Anton Chigurh, one of cinema’s most iconic antagonists, is a perfect medium through which No Country achieves this effect. The film goes out of its way to demonstrate Chigurh’s thought process. In one scene, he prepares for a gunfight against Mexican cartels that he knows to be sheltered in a small motel:

Chigurh’s silence and brutal efficiency is honestly chilling. But what is really unsettling is how deliberately he practices the motions needed to secure a job well done, showing that he is a rational human that is capable of premeditated actions.

In order to ensure that he has the upper hand, Chigurh rents out a room in the motel as well. He studies the room layout and checks walls for potential penetrating shot opportunities. Then he practices the motions of abruptly throwing the door open and flipping the switch. This practice results in three dead cartel members, and an unscathed hitman. This scene is so scary not because of the action (which is scant) but the fact that Chigurh smart (Cagle, 2014). This is one of the best examples of the film that stand out to demonstrate the value in giving the viewers everything.

As the film continues to characterize Moss and reveal his backstory, no further information is given on Chigurh. But the knowledge of the inevitable results in a continued, indirect dehumanization of Chigurh (Bayless and Redmon, 2013). While Bayless and Redmon primarily discuss differences between the film and the original McCarthy novel, they raise many interesting points. For example, they remind the viewer that the Coen brothers take very deliberate steps towards humanizing Chigurh to some extent. The scene in which the now iconic captive bolt pistol is explained, they argue, serves to “push the audience to align Chigurh with humans rather than animals. He is clearly the one holding the air-gun and not the one on which it is being used. This reminder forces audiences to acknowledge Chigurh’s humanity and the specifically human agency behind the horrific actions this character performs” (Bayless and Redmin, 2013). Again, this reinforces the argument that full disclosure in No Country is effective in inducing horror in an indirect way. In this case, the viewer is left horrified by the possibility of a human being’s capacity to kill mercilessly, or to see others as animals. Without the scene in which the weapon is explained, Chigurh becomes an embodiment, rather than somebody that you might simply spot in a crowd. The possibility of an actual living Chigurh out in the real world is legitimately frightening.

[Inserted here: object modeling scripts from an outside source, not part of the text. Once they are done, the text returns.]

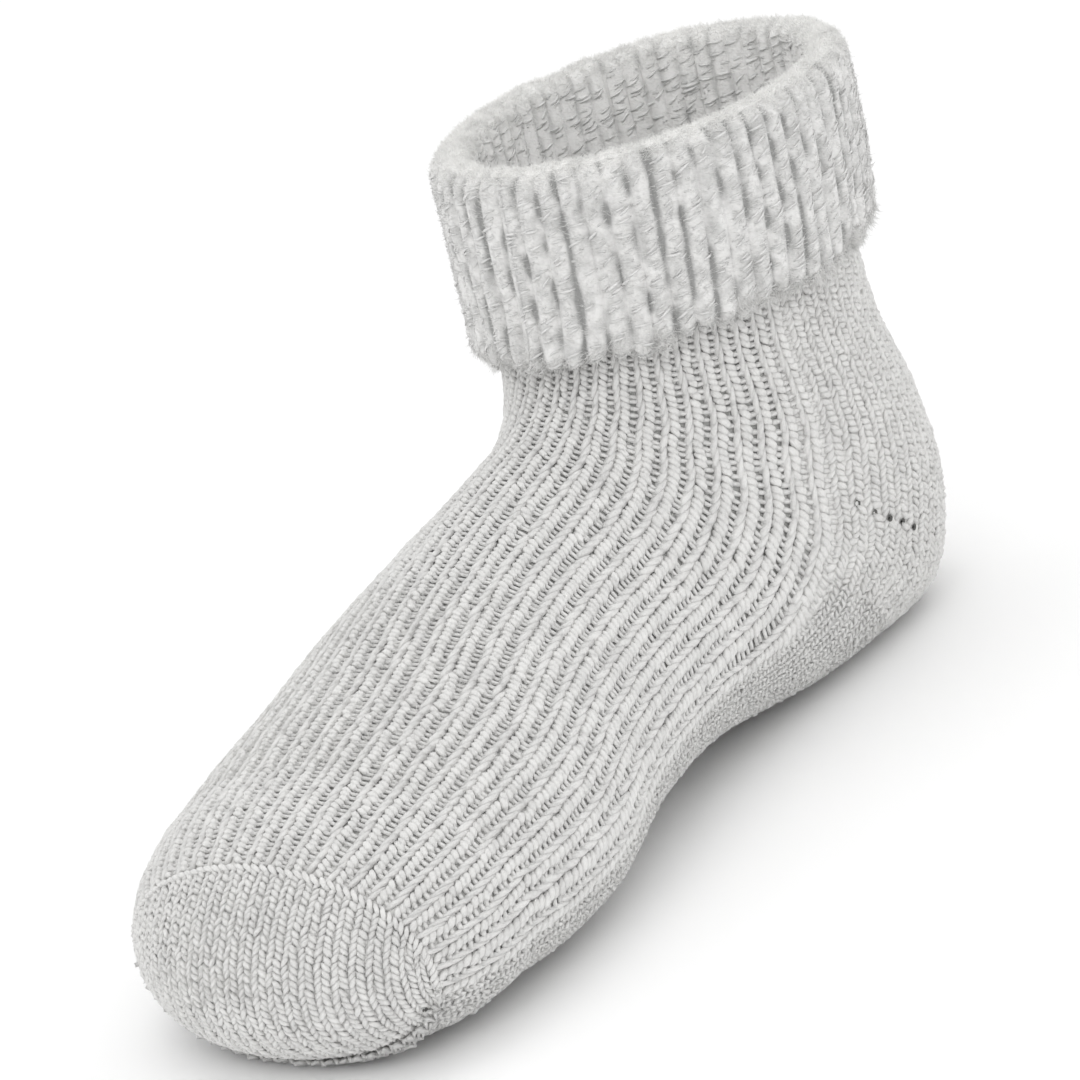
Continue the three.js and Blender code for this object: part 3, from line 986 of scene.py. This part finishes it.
print("girth", LEG_GIRTH, "profile", PROFILE_LENGTH, "outer", OUTER_RUN)

# %% [markdown]
# Brushing pulls the loops apart, but they still lie across each rib, one above the other. They are
# soft arcs from groove to groove. A finer fuzz of single hairs lies over them, longest at the fold
# and at the lower edge, and gives the cuff its blurred outline.

# %% Loops of the cuff
LOOP_PITCH = 1.0


def laid_on_cuff(share, run, width, height):
    place, side, along, out = cuff_frame(share, run)
    n = len(share)
    return dict(place=place, left=side, along=along, out=out, width=np.full(n, width), height=np.full(n, height))


def loops_between(name, start, stop, pitch, thick, material):
    rows = np.arange(start, stop, pitch)
    rib, row = np.meshgrid(np.arange(CUFF_RIBS), rows, indexing="ij")
    share = (rib.ravel() + dice.normal(0, 0.07, rib.size)) / CUFF_RIBS
    run = row.ravel() + dice.uniform(-0.4, 0.4, rib.size) * pitch
    arc = stitch_shape(
        bent((-0.38, -0.3, -0.7), (0.38, 0.4, -0.7), (0, 0, 0.7), 4), swell(thick, 4, 0.5), 3, (4.7, 1.35), 0.8,
    )
    yarn = copies(arc, laid_on_cuff(share, run, LEG_GIRTH / CUFF_RIBS, 1.35), 0.16, 0.2, (0.7, 1.2))
    add_piece(name, yarn[0], yarn[1], material, yarn[2], yarn[3])


loops_between("cuff_loops", 1.0, OUTER_RUN - 3, LOOP_PITCH, 0.3, hair)
loops_between("collar_loops", OUTER_RUN + 6, PROFILE_LENGTH - 8, 1.2 * LOOP_PITCH, 0.36, lit_lining)

# %% Hairs


def straight_hairs(name, place, direction, length, width, material):
    """The shortest hairs are single slivers, wide at the root and pointed at the tip."""
    count = len(place)
    half = unit(np.cross(direction, dice.normal(0, 1, (count, 3)))) * width[:, None] / 2
    points = np.stack([place - half, place + half, place + direction * length[:, None]], axis=1)
    tint = np.repeat(dice.normal(0, 1, count), 3)
    yarn = np.column_stack([np.zeros((3 * count, 2)), np.repeat(dice.uniform(0, 90, count), 3)])
    add_piece(name, points, [np.arange(3 * count).reshape(-1, 3)], material, tint, yarn)


def hairs(name, place, direction, bend, length, width, material):
    """Thin ribbons of three triangles: each starts at its place, leaves along its direction and
    bends over. Width shrinks from root to tip."""
    count = len(place)
    width_way = unit(np.cross(direction, dice.normal(0, 1, (count, 3))))
    root = place
    mid = place + direction * (length * 0.5)[:, None] + bend * (length * 0.12)[:, None]
    tip = place + direction * (length * 0.9)[:, None] + bend * (length * 0.45)[:, None]
    half = (width_way * width[:, None]) / 2
    points = np.stack([root - half, root + half, mid + half * 0.8, mid - half * 0.8, tip], axis=1)
    start = (np.arange(count) * 5)[:, None]
    quads = start + np.array([[0, 1, 2, 3]])
    tips = start + np.array([[3, 2, 4]])
    tint = np.repeat(dice.normal(0, 1, count), 5)
    run = np.tile(np.array([0, 0, 0.5, 0.5, 1.0]), count) * np.repeat(length, 5)
    yarn = np.column_stack([run, 0 * run, np.repeat(dice.uniform(0, 90, count), 5)])
    add_piece(name, points, [quads, tips], material, tint, yarn)


def cuff_hairs(name, count, start, stop, lean, longest, material, short=False):
    share = (dice.integers(0, CUFF_RIBS, count) + dice.normal(0, 0.19, count)) / CUFF_RIBS
    run = dice.uniform(start, stop, count)
    place, side, along, out = cuff_frame(share, run, -0.15)
    sign = dice.choice([-1.0, 1.0], count)[:, None]
    direction = unit(side * sign * 0.9 + along * dice.normal(0, 0.35, (count, 1)) + out * dice.normal(lean, 0.2, (count, 1)))
    bend = unit(dice.normal(0, 1, (count, 3))) * 0.8 - out * 0.6
    length = longest * dice.uniform(0.4, 1.0, count)
    width = dice.uniform(0.08, 0.16, count)
    if short:
        straight_hairs(name, place, direction, 0.7 * length, width, material)
    else:
        hairs(name, place, direction, bend, length, width, material)


cuff_hairs("cuff_hairs", 19500, 0.0, OUTER_RUN - 1, 0.2, 3.2, hair)
cuff_hairs("cuff_down", 38000, 0.0, OUTER_RUN - 1, 0.25, 2.6, hair, True)
cuff_hairs("collar_hairs", 8000, OUTER_RUN - 1, PROFILE_LENGTH - 8, 0.2, 3.0, lit_lining)
cuff_hairs("collar_down", 32000, OUTER_RUN - 1, PROFILE_LENGTH - 8, 0.25, 2.4, lit_lining, True)

# %% Frays of the lower edge and the fold
TUFTS = 150
count = 12000
tuft = dice.integers(0, TUFTS, count)
tuft_share, tuft_run = dice.uniform(0, 1, TUFTS), dice.uniform(0.5, 7, TUFTS)
tuft_size, tuft_way = dice.uniform(0.5, 1.3, TUFTS), dice.normal(0, 0.7, (TUFTS, 3))
loose = dice.uniform(0, 1, count) < 0.35
share = np.where(loose, dice.uniform(0, 1, count), tuft_share[tuft] + dice.normal(0, 0.0035, count))
run = np.abs(np.where(loose, dice.uniform(0, 6, count), tuft_run[tuft] + dice.normal(0, 0.9, count)))
place, side, along, out = cuff_frame(share, run)
common = np.where(loose[:, None], 0, tuft_way[tuft])
direction = unit(
    common - along * dice.uniform(0.0, 0.9, (count, 1)) + out * dice.uniform(0.1, 0.9, (count, 1))
    + side * dice.normal(0, 0.5, (count, 1))
)
length = dice.uniform(1.6, 3.4, count) * np.where(loose, 0.8, tuft_size[tuft])
hairs(
    "edge_frays", place, direction, unit(dice.normal(0, 1, (count, 3)) + common), length,
    dice.uniform(0.08, 0.15, count), hair,
)

count = 36000
share = dice.uniform(0, 1, count)
place, side, along, out = cuff_frame(share, OUTER_RUN + 1 + dice.normal(0, 3.2, count))
direction = unit(
    out * dice.uniform(0.1, 0.8, (count, 1)) + side * dice.normal(0, 0.8, (count, 1))
    + along * dice.normal(0, 0.5, (count, 1))
)
# The fold's hairs take the brightened copy of the yarn: painted light against their own shade.
straight_hairs("fold_hairs", place, direction, dice.uniform(0.7, 2.0, count), dice.uniform(0.08, 0.15, count), lit_lining)

# %% Short fibres of the body
count = 73000
on_top = dice.uniform(0, 1, count) < 0.45
turn = np.where(on_top, dice.normal(-0.35, 0.75, count), dice.uniform(0, 2 * np.pi, count))
t = np.where(on_top, dice.uniform(9.5, TIP_AT - 0.1, count), dice.uniform(CUFF_START, TIP_AT - 0.15, count))
place = outside(turn, t)
out = outward(turn, t)
free = place[:, 2] > 2.5
place, out = place[free], out[free]
direction = dice.normal(0, 1, place.shape)
direction = unit(direction - out * np.sum(direction * out, axis=1, keepdims=True))
direction = unit(direction + out * dice.uniform(0.05, 0.5, (len(place), 1)))
straight_hairs(
    "body_fibres", place - 0.15 * out, direction, dice.uniform(0.5, 1.5, len(place)),
    dice.uniform(0.06, 0.13, len(place)), knit,
)

# %% [markdown]
# The last cell adds up the triangles of what was made.

# %% Finish
print("triangles in all", sum(made.values()))
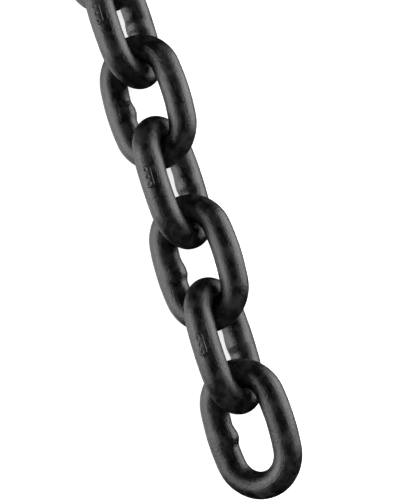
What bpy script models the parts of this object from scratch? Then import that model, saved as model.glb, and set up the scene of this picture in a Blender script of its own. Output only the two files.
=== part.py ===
"""A metre of short link steel chain, laid straight on a level floor.

The chain is welded links of round bar, each threaded through the next.
Laid out on a floor, the links lean 45 degrees to one side and then to the
other, so that every link rests on its lower bar.  X runs along the chain,
Z is up, and the origin is on the floor under the middle of the chain.
"""

import math

import bpy

# Driving dimensions, in metres: lifting chain of nominal size 16 x 48 mm.
BAR_DIAMETER = 0.016
PITCH = 0.049  # inner length of a link, where 46.6 to 49.4 mm is allowed
OUTER_WIDTH = 0.055
LINK_COUNT = 21  # the first count whose nominal pitches add up to over one metre
LEAN = math.radians(45)  # of each link's plane, to one side or to the other

# The end bends are a little tighter than half round, so the sides bow out.
CROWN_RADIUS_SHARE = 0.95  # of half the centreline's width
SEAT_GAP = 0.0003  # between two links that bear on each other

# The upset weld is a collar in the middle of the lower side, proud on the
# inside of the link and trimmed flush on the outside.
WELD_LENGTH = 0.0085
WELD_FLAT = 0.0065  # straight facet in the middle of the collar, which rests on the floor
WELD_RAMP = 0.0020
WELD_RISE = 0.0009  # of the collar's radius over the bar's

# Facets.  The bar's flats face the link's centre, its faces and the floor.
BAR_SIDES = 16
CROWN_STEPS = 7  # odd, so that a flat lies on the crown's inner middle
SIDE_FLAT = 0.010  # length of the straight facet in the middle of a side

BAR_RADIUS = BAR_DIAMETER / 2
BAR_FLAT_RADIUS = BAR_RADIUS * math.cos(math.pi / BAR_SIDES)
HALF_LENGTH = (PITCH + BAR_DIAMETER) / 2  # of the bar's centreline
HALF_WIDTH = (OUTER_WIDTH - BAR_DIAMETER) / 2  # of the bar's centreline
CROWN_RADIUS = HALF_WIDTH * CROWN_RADIUS_SHARE
CROWN_CENTRE = HALF_LENGTH - CROWN_RADIUS

COLLECTION_NAME = "short_link_chain"
BLACK_LACQUER = (0.013, 0.013, 0.014, 1.0)


def side_radius():
    """Radius of the bowed side that meets both end bends without a kink."""
    spread = CROWN_CENTRE**2 + HALF_WIDTH**2 - CROWN_RADIUS**2
    return spread / (2 * (HALF_WIDTH - CROWN_RADIUS))


def crown_half_angle():
    """Half of the angle through which an end bend turns."""
    return math.atan2(side_radius() - HALF_WIDTH, CROWN_CENTRE)


def side_height(x):
    """Distance of a side's centreline from the link's long axis at x."""
    radius = side_radius()
    return HALF_WIDTH - radius + math.sqrt(radius**2 - x**2)


def crown_points(end):
    """Points of one end bend: end is 1 at +X and -1 at -X, turning from -Y to +Y at +X."""
    half_angle = crown_half_angle()
    points = []
    for step in range(CROWN_STEPS + 1):
        angle = half_angle * (2 * step / CROWN_STEPS - 1)
        x = CROWN_CENTRE + CROWN_RADIUS * math.cos(angle)
        y = CROWN_RADIUS * math.sin(angle)
        points.append((end * x, end * y, 1.0))
    return points


def plain_side_points():
    """Points in the middle of the side without the weld, from +X to -X."""
    half = SIDE_FLAT / 2
    return [(x, side_height(half), 1.0) for x in (half, -half)]


def weld_side_points():
    """Points in the middle of the side with the weld, from -X to +X.

    The collar's centre moves inwards by as much as its radius grows, which
    keeps the outside of the bar flush.
    """
    foot = WELD_LENGTH / 2 + WELD_RAMP
    top = WELD_LENGTH / 2
    flat = WELD_FLAT / 2
    plain = side_height(foot)
    raised = plain - WELD_RISE
    thick = 1 + WELD_RISE / BAR_RADIUS
    collar = [(x, -raised, thick) for x in (-top, -flat, flat, top)]
    return [(-foot, -plain, 1.0), *collar, (foot, -plain, 1.0)]


def link_outline():
    """The bar's centreline, once round the link, as (x, y, thickness)."""
    return crown_points(1) + plain_side_points() + crown_points(-1) + weld_side_points()


def link_curve():
    """One link as a closed curve with a round bevel, shared by all links."""
    curve = bpy.data.curves.new("link", "CURVE")
    curve.dimensions = "3D"
    curve.twist_mode = "Z_UP"
    curve.bevel_depth = BAR_RADIUS
    curve.bevel_resolution = (BAR_SIDES - 4) // 2
    outline = link_outline()
    spline = curve.splines.new("POLY")
    spline.points.add(len(outline) - 1)
    spline.use_cyclic_u = True
    for point, (x, y, thickness) in zip(spline.points, outline):
        point.co = (x, y, 0, 1)
        point.radius = thickness
        point.tilt = math.pi / BAR_SIDES
    return curve


def link_spacing():
    """Distance between the middles of two links that bear on each other."""
    half_step = crown_half_angle() / CROWN_STEPS
    inner_radius = CROWN_RADIUS - BAR_FLAT_RADIUS
    seat = CROWN_CENTRE + inner_radius * math.cos(half_step)
    return 2 * seat - SEAT_GAP


def axis_height():
    """Height of the chain's axis over the floor that the weld collars rest on."""
    collar_centre = side_height(WELD_LENGTH / 2 + WELD_RAMP) - WELD_RISE
    collar_flat = (BAR_RADIUS + WELD_RISE) * math.cos(math.pi / BAR_SIDES)
    return collar_centre * math.sin(LEAN) + collar_flat


def black_lacquer():
    """Thin black lacquer over the scale of heat treated steel."""
    material = bpy.data.materials.new("black_lacquer")
    material.use_nodes = True
    shader = material.node_tree.nodes["Principled BSDF"]
    shader.inputs["Base Color"].default_value = BLACK_LACQUER
    shader.inputs["Roughness"].default_value = 0.45
    shader.inputs["Metallic"].default_value = 0.0
    return material


def build_chain():
    """Places every link, leaning to alternate sides, its weld downwards."""
    collection = bpy.data.collections.new(COLLECTION_NAME)
    bpy.context.scene.collection.children.link(collection)
    curve = link_curve()
    curve.materials.append(black_lacquer())
    spacing = link_spacing()
    height = axis_height()
    for index in range(LINK_COUNT):
        link = bpy.data.objects.new(f"link_{index + 1:02d}", curve)
        x = (index - (LINK_COUNT - 1) / 2) * spacing
        link.location = (x, 0, height)
        lean = LEAN if index % 2 == 0 else math.pi - LEAN
        link.rotation_euler = (lean, 0, 0)
        collection.objects.link(link)


def main():
    for leftover in list(bpy.data.objects):
        bpy.data.objects.remove(leftover)
    build_chain()


main()
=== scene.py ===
"""Black short link chain, lying straight on a pale studio floor.

Every link is forged here by one Geometry Nodes tree: a bowed oval of round bar with its upset weld, the
uneven skin of hot formed steel, and a plain raised pad.  X runs along the chain and Z is up.
"""

import math

import bpy
from bpy.props import (
    FloatProperty,
    IntProperty,
    PointerProperty,
    StringProperty,
)
from mathutils import Matrix, Vector


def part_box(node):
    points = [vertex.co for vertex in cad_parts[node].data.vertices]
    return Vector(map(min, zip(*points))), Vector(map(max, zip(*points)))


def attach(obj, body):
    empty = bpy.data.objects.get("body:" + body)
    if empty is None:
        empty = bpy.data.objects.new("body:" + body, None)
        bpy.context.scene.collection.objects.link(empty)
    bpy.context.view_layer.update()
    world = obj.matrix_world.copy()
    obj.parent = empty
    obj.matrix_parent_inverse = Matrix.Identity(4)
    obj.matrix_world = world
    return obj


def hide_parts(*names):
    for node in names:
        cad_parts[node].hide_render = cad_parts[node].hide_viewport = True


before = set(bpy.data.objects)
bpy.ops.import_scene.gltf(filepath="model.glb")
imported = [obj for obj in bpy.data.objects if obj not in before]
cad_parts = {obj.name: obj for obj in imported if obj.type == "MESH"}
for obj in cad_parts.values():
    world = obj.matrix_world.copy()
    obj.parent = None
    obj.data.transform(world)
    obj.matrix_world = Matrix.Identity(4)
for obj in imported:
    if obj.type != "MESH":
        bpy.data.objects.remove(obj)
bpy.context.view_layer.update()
LINK_NAMES = sorted(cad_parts)


def middle_of(name):
    """Middle of one solid link's box."""
    low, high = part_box(name)
    return (low + high) / 2


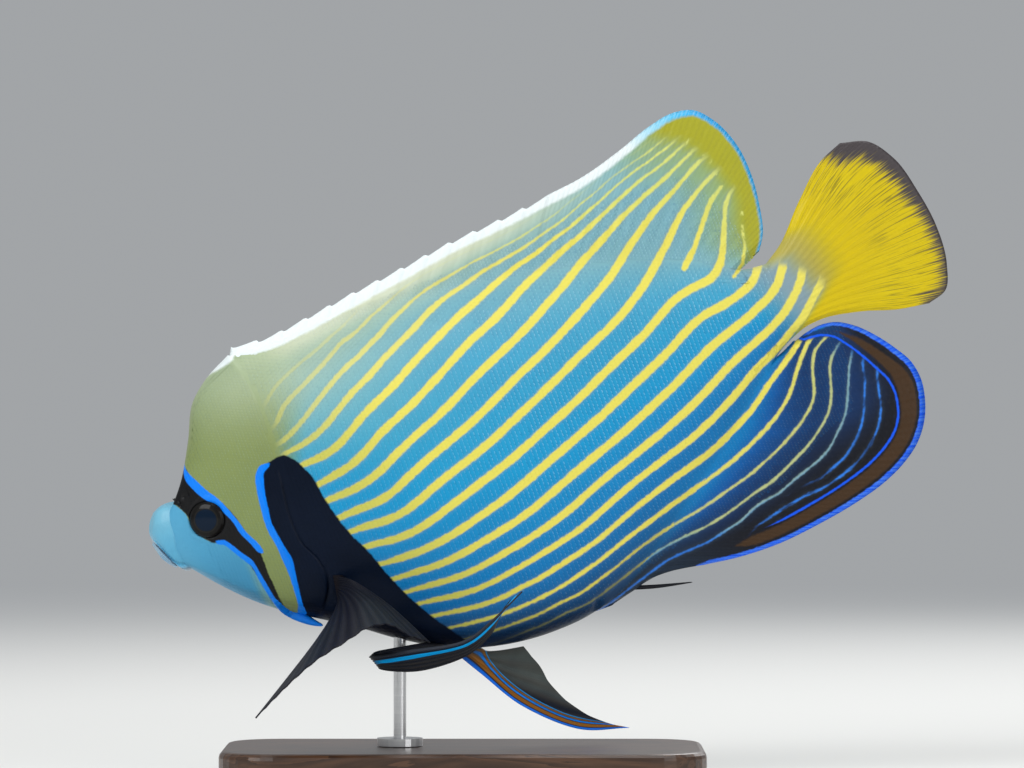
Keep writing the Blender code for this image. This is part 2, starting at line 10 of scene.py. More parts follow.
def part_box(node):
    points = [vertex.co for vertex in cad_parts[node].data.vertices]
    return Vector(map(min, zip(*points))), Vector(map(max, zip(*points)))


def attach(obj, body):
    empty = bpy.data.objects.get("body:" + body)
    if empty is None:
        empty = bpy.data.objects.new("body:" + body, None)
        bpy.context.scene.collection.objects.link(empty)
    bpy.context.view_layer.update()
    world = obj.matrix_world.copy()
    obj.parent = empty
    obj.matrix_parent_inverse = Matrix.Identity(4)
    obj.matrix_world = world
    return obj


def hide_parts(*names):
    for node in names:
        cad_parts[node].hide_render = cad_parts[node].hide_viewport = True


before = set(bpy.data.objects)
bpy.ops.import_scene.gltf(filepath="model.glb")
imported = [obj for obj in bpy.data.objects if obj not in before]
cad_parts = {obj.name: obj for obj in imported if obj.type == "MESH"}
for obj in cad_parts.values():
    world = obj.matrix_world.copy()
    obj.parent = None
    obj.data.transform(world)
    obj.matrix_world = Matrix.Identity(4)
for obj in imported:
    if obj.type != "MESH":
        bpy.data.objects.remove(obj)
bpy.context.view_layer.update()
mm = 0.001

pose = {
    "pitch": math.radians(20.5),  # head-down
    "tailSweep": 9.0,
    "sweepStart": 150.0,
    "tailTip": 332.0,
    "rodEntry": (76.5, -76.6),  # where the rod meets the belly
    "lowestTip": (148.7, -142.3),  # of the right pelvic fin
    "finClearance": 6.0,
    "gap": 0.35,
}

photo = {"scale": 0.394, "snout": (150, 525)}  # millimetres for a pixel, and the snout's pixel


# smooth curves and sheets in the fish's own plane: u towards the tail, v towards the back


def hermite(place, knots):
    slopes = np.gradient(knots, place, axis=0)

    def at(t):
        t = np.clip(np.asarray(t, float), place[0], place[-1])
        i = np.clip(np.searchsorted(place, t, side="right") - 1, 0, len(place) - 2)
        span = place[i + 1] - place[i]
        f = (t - place[i]) / span
        f, span = (x.reshape(x.shape + (1,) * (knots.ndim - 1)) for x in (f, span))
        a, b = knots[i], knots[i + 1]
        m, n = slopes[i] * span, slopes[i + 1] * span
        return (a * (1 + 2 * f) * (1 - f) ** 2 + m * f * (1 - f) ** 2
                + b * f * f * (3 - 2 * f) + n * f * f * (f - 1))

    return at


def curve(points):
    knots = np.array(points, float)
    steps = np.linalg.norm(np.diff(knots, axis=0), axis=1)
    return hermite(np.concatenate([[0], np.cumsum(steps)]) / steps.sum(), knots)


def graph(pairs):
    table = np.array(pairs, float)
    return hermite(table[:, 0], table[:, 1])


def stretch(whole, start, end):
    return lambda t: whole(start + (end - start) * np.asarray(t, float))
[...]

A similar, representative moment in Shut Up is when the cake that Kenny received from another victim is revealed to contain a handgun. This is the first indication that the hacker has very, very sinister intentions, and both Kenny, Hector, and the viewer immediately have the same reaction—how many victims are there? For each victim to have completed a small role, how many unknowing hands did this handgun pass through? How many more will touch? The possibilities are endless, highlighting the strength of this style of horror.

youtu.be/gAKkx_ytJlM?t=1937

Upon seeing the handgun, the viewer is instantly compelled to think about its recent history. How many iterations of the same hack and instruct protocol were conducted to get this gun in a car with two people in front of bank? Maybe countless.

The effectiveness of both of No Country for Old Men and Shut Up and Dance suggests that these two approaches to generating fear are both viable methods. Juxtaposing these two works together tells us that in order to scare an audience, there are no half measures: give full disclosure of a genuinely horrific phenomenon, or give away nothing and let the imagination run wild.

These assertions have multiple implications for the art of storytelling. The storyteller, whether it is an author, director, or an actor, must make a deliberate decision as to how much context the audience will receive. Both examples given above suggests that the either end of the spectrum may prove sufficient. But each method of storytelling requires a different set of narrative criteria. In providing little to no context such as in Shut Up and Dance, the underlying sinister nature of the source of fear must be incrementally exposed, so as to build continuous tension and fear throughout the entirety of the story, and prevent shock value from wearing off early into the story. On the other hand, choosing to present the audience with full disclosure of impending doom requires characterization alongside this overwhelming force to refresh the fear that the viewer feels for the characters. In addition, the nature of this force must be absolutely horrifying such that it is clear that the victim is outmatched. This foundation provides the basis for the generation of sufficient fear as the inevitable loss draws nearer towards the end of the story. T

he final, and perhaps the most important supporting criteria, is that there must be no cathartic solution. I think that this is what distinguishes a ‘thriller’ type film from a postmodern horror one, and Cagle (2014) would agree. A central aspect of postmodernism is the lack of conclusive ending, and No Country is a flawless example of such. While the ending gives the slightest hint of change regarding Chigurh’s character, the rest of the film is frustrating in that not much is resolved. His argument that No Country “refuses to develop toward a proper resolution between opposing forces” (Cagle, 2014) is indicative of the continued rise in tension I described earlier, with no final crescendo, leaving the viewer in the uncomfortable, on-edge mood.

Shut Up and Dance and No Country for Old Men achieve the same postmodern horror effect on their viewers, but through different methods respectively. While both are effective, each requires a unique set of skills to tell a good story. Both of the works examined above do this almost flawlessly, and the result is a masterful depiction of postmodern horror.

 

Bibliography

Isabel Pinedo. “Recreational terror: postmodern elements of the contemporary horror film.” Journal of film and video, Vol 48, No. 1/2, 1996, 17-31.

Jeremey Cagle. “”I hope it has a good endin’ “: rewriting postmodern play in Cormac McCarthy’s No Country for Old Men.” The Cormac McCarthy journal, Vol 12, 2014, 1-19.

Ryan S. Bayless and Allen H. Redmon. “”Just call it”: identifying competing narratives in the Coens’ ‘No Country for Old Men.'” Literature/Film quarterly, Vol 41, No. 1, 2013, 6-18.